■ Short task ■
Only the lines from the start of the data through the one containing "return tuple(v +" belong in your answer; return them exactly.

■ Recorded data ■
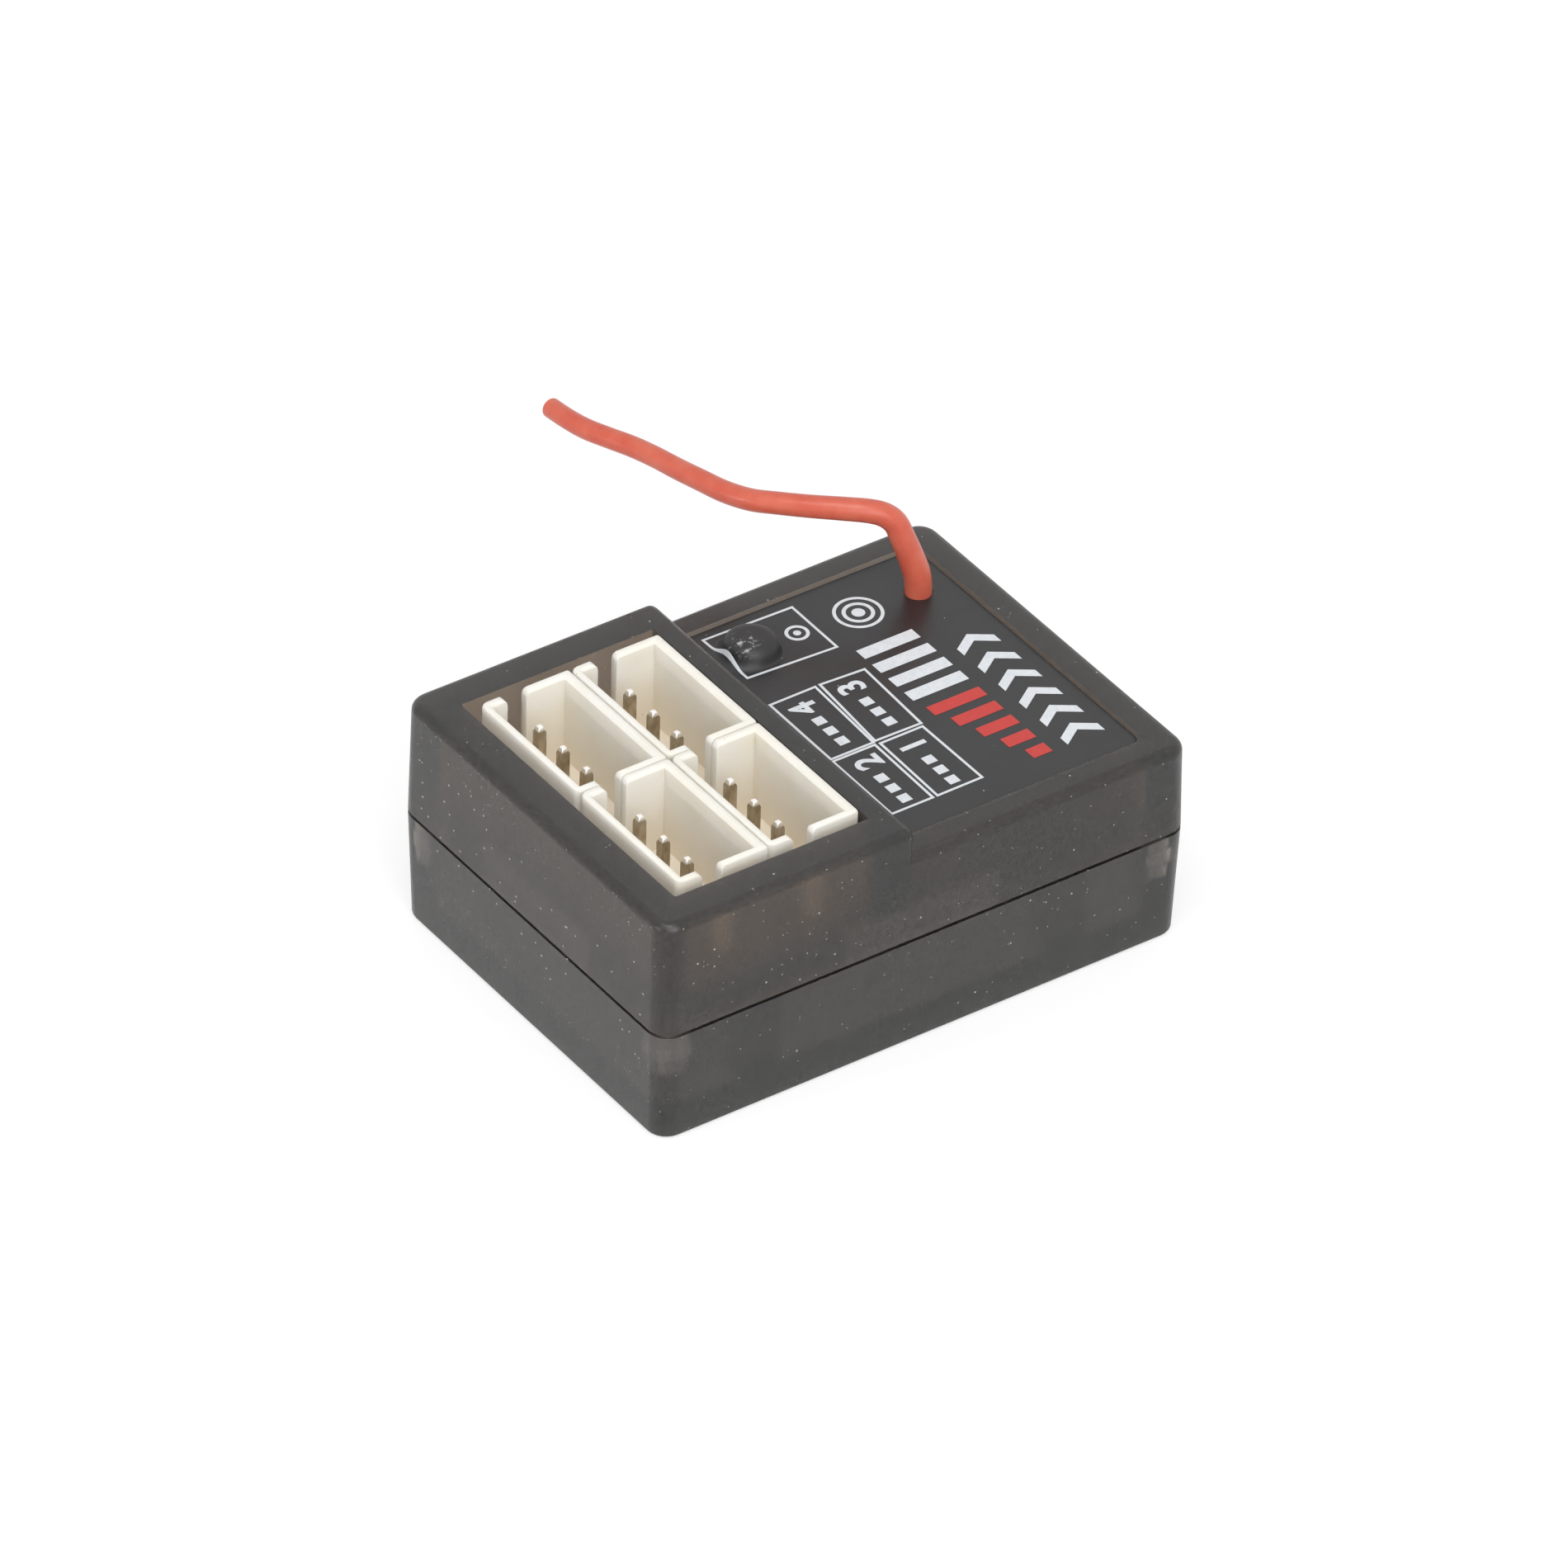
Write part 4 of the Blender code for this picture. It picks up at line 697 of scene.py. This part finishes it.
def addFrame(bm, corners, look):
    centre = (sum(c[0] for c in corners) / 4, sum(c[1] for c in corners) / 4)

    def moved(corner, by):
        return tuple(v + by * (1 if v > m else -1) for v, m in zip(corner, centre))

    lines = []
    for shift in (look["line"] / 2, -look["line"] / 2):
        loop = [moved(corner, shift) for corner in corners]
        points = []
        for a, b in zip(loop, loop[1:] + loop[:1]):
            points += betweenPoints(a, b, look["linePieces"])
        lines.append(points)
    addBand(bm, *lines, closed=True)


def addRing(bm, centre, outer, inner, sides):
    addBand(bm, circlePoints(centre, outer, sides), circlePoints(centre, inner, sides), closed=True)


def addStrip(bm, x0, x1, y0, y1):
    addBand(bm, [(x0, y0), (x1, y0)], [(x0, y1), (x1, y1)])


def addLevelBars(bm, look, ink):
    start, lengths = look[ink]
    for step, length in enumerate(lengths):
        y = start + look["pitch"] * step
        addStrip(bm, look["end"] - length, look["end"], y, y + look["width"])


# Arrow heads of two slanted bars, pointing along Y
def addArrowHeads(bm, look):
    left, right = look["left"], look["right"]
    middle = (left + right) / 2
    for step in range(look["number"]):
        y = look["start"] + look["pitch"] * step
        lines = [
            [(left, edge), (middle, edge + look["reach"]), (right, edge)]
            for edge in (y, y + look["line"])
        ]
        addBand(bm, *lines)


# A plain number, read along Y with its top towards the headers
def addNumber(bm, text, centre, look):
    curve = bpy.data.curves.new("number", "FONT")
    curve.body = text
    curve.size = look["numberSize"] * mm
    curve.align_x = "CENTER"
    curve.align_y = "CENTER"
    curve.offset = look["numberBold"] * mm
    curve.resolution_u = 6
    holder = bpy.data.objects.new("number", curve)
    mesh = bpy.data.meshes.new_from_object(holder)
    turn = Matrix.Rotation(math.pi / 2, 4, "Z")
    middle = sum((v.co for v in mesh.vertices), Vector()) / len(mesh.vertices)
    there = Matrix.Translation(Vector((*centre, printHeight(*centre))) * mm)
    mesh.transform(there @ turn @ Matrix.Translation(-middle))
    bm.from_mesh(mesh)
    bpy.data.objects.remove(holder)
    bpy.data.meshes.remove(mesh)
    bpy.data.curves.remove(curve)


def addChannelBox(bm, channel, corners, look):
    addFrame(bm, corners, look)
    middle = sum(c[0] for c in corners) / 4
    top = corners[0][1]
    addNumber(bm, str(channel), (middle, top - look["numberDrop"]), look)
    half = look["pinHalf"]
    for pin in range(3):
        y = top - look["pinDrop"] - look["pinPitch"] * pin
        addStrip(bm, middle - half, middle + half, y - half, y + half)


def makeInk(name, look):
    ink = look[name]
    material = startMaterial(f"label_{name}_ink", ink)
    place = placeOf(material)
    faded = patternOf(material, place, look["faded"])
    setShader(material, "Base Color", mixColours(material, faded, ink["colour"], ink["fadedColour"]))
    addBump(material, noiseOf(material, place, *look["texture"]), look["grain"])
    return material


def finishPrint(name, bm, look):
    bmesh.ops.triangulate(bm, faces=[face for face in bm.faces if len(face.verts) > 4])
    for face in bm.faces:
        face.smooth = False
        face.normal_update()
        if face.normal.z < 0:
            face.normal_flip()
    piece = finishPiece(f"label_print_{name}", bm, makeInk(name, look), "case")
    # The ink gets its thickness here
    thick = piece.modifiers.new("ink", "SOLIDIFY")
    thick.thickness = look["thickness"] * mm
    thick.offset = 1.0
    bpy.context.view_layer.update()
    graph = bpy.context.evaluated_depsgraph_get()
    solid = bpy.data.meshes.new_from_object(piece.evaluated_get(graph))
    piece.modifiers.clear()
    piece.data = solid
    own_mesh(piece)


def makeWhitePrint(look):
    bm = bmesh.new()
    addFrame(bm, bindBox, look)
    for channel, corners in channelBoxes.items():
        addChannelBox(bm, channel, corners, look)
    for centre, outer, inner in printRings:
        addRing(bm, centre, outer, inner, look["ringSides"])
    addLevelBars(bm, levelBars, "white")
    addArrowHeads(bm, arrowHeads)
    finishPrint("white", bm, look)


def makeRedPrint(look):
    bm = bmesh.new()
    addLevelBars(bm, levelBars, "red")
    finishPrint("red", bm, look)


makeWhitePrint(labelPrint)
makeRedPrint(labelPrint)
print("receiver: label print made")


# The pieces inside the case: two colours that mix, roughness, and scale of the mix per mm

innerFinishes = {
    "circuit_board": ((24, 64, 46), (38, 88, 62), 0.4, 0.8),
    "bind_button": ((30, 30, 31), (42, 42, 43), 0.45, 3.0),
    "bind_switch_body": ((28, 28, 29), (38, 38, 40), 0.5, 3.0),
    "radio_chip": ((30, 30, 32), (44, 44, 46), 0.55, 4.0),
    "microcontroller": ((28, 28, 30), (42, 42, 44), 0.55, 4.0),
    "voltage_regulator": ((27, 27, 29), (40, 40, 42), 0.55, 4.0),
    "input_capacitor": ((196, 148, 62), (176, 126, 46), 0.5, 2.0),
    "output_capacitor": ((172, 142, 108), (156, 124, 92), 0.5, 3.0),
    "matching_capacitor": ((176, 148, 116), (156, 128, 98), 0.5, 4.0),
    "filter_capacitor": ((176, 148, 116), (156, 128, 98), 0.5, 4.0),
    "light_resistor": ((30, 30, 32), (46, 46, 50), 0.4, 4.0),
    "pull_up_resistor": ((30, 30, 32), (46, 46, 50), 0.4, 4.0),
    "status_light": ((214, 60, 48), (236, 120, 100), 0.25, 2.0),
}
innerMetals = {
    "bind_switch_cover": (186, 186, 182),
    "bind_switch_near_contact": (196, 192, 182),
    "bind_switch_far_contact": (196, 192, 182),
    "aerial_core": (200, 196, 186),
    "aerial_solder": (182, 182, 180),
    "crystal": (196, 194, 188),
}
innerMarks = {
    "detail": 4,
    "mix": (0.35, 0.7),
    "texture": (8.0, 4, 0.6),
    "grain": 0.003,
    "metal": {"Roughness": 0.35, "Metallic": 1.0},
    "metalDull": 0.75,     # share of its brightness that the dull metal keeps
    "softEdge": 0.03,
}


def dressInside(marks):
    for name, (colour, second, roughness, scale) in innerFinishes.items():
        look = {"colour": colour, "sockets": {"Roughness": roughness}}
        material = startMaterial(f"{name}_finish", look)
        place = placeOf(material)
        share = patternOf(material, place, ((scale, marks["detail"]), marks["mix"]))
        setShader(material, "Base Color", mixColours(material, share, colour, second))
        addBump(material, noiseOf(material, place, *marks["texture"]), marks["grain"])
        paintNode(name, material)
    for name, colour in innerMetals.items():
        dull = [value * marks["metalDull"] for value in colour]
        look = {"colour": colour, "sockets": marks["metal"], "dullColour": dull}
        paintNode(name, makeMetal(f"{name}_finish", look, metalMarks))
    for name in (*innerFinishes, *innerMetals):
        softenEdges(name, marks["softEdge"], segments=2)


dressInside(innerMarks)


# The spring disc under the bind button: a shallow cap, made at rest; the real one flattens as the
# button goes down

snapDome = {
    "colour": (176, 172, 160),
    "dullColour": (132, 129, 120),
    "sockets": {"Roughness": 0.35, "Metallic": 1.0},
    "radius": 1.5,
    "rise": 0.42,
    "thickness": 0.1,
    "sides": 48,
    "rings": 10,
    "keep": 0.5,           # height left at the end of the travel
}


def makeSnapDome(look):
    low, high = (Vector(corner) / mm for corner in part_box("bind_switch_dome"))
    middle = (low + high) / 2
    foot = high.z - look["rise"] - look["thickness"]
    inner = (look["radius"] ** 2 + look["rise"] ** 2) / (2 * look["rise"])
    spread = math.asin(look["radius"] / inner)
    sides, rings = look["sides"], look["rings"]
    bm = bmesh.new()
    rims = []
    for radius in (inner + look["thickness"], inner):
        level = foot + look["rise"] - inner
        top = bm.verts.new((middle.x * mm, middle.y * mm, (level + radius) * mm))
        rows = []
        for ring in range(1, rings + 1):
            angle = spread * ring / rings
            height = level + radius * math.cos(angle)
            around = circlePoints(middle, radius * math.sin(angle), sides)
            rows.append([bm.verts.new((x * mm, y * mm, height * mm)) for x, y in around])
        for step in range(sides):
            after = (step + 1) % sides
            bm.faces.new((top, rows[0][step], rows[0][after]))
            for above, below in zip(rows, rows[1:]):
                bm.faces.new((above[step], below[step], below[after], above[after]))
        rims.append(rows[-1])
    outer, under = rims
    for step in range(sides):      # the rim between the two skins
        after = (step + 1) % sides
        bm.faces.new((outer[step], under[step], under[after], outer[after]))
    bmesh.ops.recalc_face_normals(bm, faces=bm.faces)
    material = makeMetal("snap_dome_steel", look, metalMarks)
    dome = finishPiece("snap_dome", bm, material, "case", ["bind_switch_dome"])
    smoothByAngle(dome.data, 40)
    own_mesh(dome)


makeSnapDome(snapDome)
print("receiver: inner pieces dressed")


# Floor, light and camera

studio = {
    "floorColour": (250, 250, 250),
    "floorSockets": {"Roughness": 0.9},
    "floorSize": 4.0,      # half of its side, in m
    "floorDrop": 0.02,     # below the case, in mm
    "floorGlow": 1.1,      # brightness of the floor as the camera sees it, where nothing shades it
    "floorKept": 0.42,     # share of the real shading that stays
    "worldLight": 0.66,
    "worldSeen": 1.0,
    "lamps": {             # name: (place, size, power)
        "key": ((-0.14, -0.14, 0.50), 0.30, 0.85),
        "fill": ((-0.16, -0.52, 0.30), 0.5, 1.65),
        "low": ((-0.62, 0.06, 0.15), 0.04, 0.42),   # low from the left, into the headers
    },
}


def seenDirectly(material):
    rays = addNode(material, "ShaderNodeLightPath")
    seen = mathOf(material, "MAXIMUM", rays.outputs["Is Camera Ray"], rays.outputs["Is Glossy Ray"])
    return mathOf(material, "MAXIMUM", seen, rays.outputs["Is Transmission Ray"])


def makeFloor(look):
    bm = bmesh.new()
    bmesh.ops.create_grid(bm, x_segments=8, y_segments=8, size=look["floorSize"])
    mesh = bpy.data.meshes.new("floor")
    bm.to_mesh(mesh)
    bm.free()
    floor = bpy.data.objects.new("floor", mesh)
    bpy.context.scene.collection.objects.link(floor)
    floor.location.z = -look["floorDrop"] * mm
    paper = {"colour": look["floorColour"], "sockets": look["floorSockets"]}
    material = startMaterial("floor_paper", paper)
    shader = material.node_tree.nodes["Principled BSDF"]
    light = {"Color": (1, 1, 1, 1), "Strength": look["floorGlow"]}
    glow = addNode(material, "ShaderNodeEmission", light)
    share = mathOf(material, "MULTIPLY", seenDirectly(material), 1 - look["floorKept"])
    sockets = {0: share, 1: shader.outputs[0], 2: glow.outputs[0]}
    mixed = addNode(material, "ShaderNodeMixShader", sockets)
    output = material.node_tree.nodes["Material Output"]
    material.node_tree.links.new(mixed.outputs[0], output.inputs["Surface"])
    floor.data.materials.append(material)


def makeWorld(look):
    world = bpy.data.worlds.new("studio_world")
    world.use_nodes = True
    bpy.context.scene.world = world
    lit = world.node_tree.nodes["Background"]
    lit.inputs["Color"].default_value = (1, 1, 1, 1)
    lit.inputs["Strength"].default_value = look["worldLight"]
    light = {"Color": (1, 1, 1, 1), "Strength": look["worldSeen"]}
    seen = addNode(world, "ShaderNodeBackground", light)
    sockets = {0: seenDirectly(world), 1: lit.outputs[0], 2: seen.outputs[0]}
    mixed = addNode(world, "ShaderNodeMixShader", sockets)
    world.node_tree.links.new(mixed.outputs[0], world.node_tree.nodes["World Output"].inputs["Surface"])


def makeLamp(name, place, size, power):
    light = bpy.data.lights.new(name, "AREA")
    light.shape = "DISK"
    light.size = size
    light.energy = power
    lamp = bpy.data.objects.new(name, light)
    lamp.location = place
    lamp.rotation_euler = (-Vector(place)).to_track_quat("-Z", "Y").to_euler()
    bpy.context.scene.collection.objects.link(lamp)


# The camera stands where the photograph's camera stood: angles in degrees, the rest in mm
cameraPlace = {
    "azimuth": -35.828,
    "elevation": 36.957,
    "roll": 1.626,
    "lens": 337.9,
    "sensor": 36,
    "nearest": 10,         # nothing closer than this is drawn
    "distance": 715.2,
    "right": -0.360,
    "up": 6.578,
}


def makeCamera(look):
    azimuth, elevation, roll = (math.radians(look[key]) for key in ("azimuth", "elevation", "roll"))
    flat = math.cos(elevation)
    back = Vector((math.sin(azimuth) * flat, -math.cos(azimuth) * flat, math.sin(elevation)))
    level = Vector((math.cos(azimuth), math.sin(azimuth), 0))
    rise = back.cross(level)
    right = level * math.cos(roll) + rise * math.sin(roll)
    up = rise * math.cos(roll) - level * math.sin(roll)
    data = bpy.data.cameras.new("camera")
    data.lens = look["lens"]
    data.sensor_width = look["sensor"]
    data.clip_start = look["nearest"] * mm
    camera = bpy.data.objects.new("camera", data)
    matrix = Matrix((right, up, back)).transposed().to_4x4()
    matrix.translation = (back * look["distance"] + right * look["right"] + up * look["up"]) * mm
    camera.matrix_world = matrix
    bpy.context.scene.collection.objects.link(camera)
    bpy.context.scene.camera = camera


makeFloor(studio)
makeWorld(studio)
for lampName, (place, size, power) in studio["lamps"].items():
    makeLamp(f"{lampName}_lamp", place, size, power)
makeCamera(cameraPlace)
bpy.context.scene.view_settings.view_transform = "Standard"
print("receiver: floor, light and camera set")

■ Answer in full ■
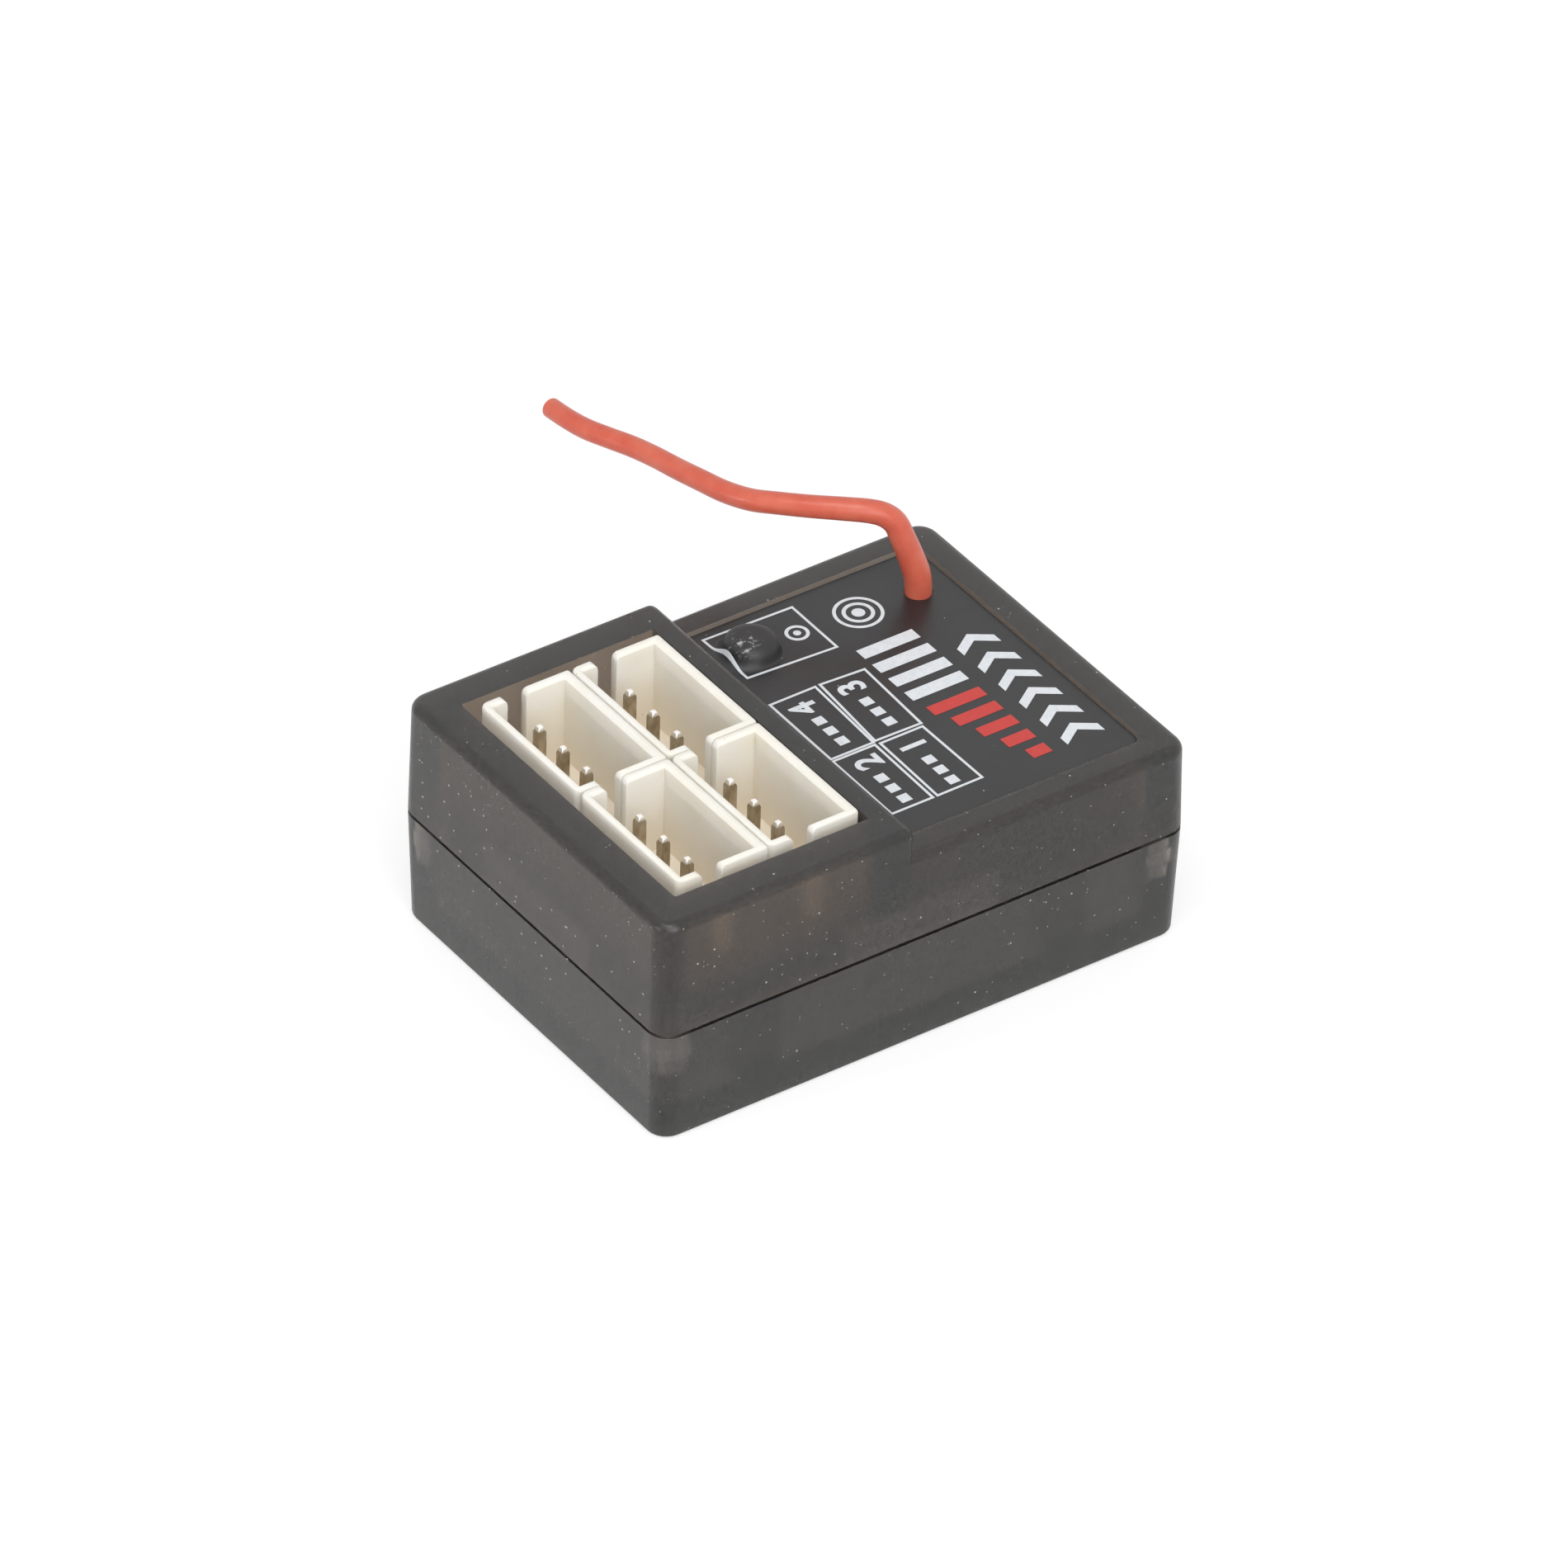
Write part 4 of the Blender code for this picture. It picks up at line 697 of scene.py. This part finishes it.
def addFrame(bm, corners, look):
    centre = (sum(c[0] for c in corners) / 4, sum(c[1] for c in corners) / 4)

    def moved(corner, by):
        return tuple(v + by * (1 if v > m else -1) for v, m in zip(corner, centre))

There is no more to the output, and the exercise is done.